We have been pounding the table to be buying U.S. stocks and ignoring the bearish rhetoric coming from almost everyone these days. I have never seen a stock market crash where people have been this prepared for it. I get an email a day warning me about this coming historic crash. We've happily taken the other side of this nonsense and continue to believe the path of least resistance is higher, much higher in fact.

However, the market doesn't care what JC thinks and is going to do whatever the heck it wants. That's life. So ahead of any serious correction, we want to identify levels where we would start to become much more neutral towards equities. Tightening stops, being less aggressive from the buy side, owning put protection and strategies like these are most appropriate under these conditions. Today, I'm going to lay out what it's going to take for us to approach the market from a more neutral to bearish perspective:

NOTE: The information from this point forward was originally Premium Content but has been opened up for educational purposes

 

The first chart we want to look at is the S&P500. Here is a daily look at the futures where you can see prices holding above the late-January highs.
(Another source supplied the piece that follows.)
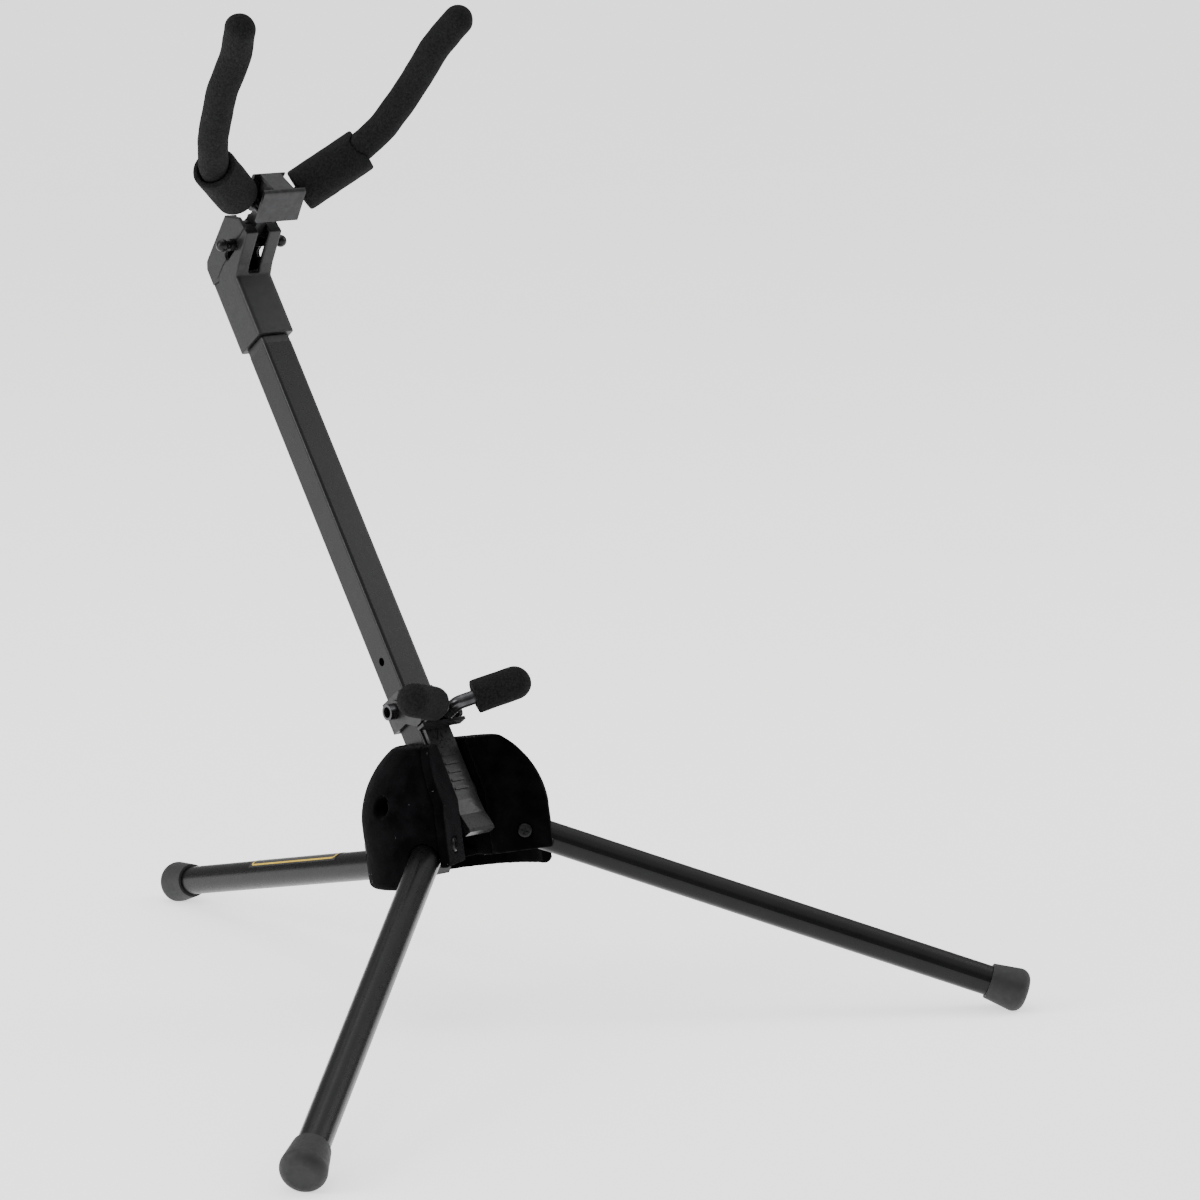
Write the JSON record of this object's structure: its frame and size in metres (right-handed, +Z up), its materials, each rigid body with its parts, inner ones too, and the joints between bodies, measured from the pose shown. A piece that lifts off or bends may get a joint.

This is our new line in the sand. If we are not above 2875 then a more neutral approach towards equities is best:

This neutral approach would be most appropriate for several reasons:

1) It would set up the late August breakout as a "failed breakout" and the way I learned it: "From failed moves come fast moves in the opposite direction"

2) Therefore imminent downside risk is elevated

3) Prices below 2875 would confirm a bearish momentum divergence

4) opportunity cost (what else can we do with that money?):

We're not here to be right, we're here to make money. While we remain bullish of stocks, we always want to imagine what the world would look like in the off chance that we are incorrect in our bullish assessment. I say off chance somewhat tongue in cheek because we always assume we're wrong and try to identify what levels will prove us wrong (or right). In the case of the S&P500, 2875 is it. If we're not above that then we don't want to be aggressively buying stocks, at least for now.
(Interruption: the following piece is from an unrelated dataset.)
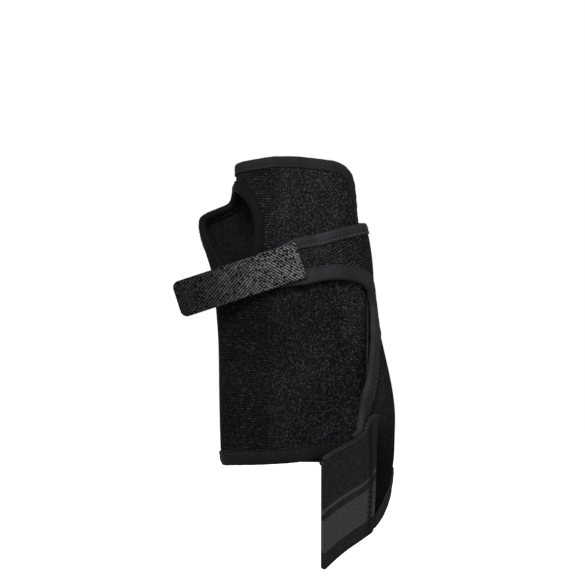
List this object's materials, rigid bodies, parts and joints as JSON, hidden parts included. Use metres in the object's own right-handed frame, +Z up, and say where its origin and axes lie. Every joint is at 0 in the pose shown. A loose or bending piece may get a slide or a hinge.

Another important situation we're monitoring is the Russell2000 Small-cap Index which has been the leader this year for sure. Look how prices broke out above their January highs in May, when it took the S&P500 until last month to finally do it. Hitting this 172 area and acknowledging that as overhead supply is perfectly normal. This level represents the 161.8% extension of that January/February decline and also the 261.8% extension of the entire 2007-2009 decline. I cannot emphasize enough how important this level is:

I think $IWM holding above 172 would be really constructive for the overall market. However, if we're below 169, it sets up a lot of the same risks mentioned above in the S&P500: Bearish Momentum Divergence and a failed breakout, therefore increasing both opportunity costs and downside price risk.

Bringing our focus back to the large-caps, last week the Dow Jones Industrial Average was finally able to break above its January highs, something that every major index had already been able to do. The ability, or inability, for the index to hold above 26,600 will tell us a lot about the near-term risk in stocks. If we're not above it, then risk levels are absolutely elevated:

Markets can absorb overhead supply in one of two ways, either through a downside price correction or sideways through time. The latter is obviously the more constructive of the two for the overall trend, so we'll be watching this one closely.

There are a lot of important indexes flirting with key levels. While we remain very constructive towards US Stocks, the most important part of our process is the risk management. That's what we're doing today.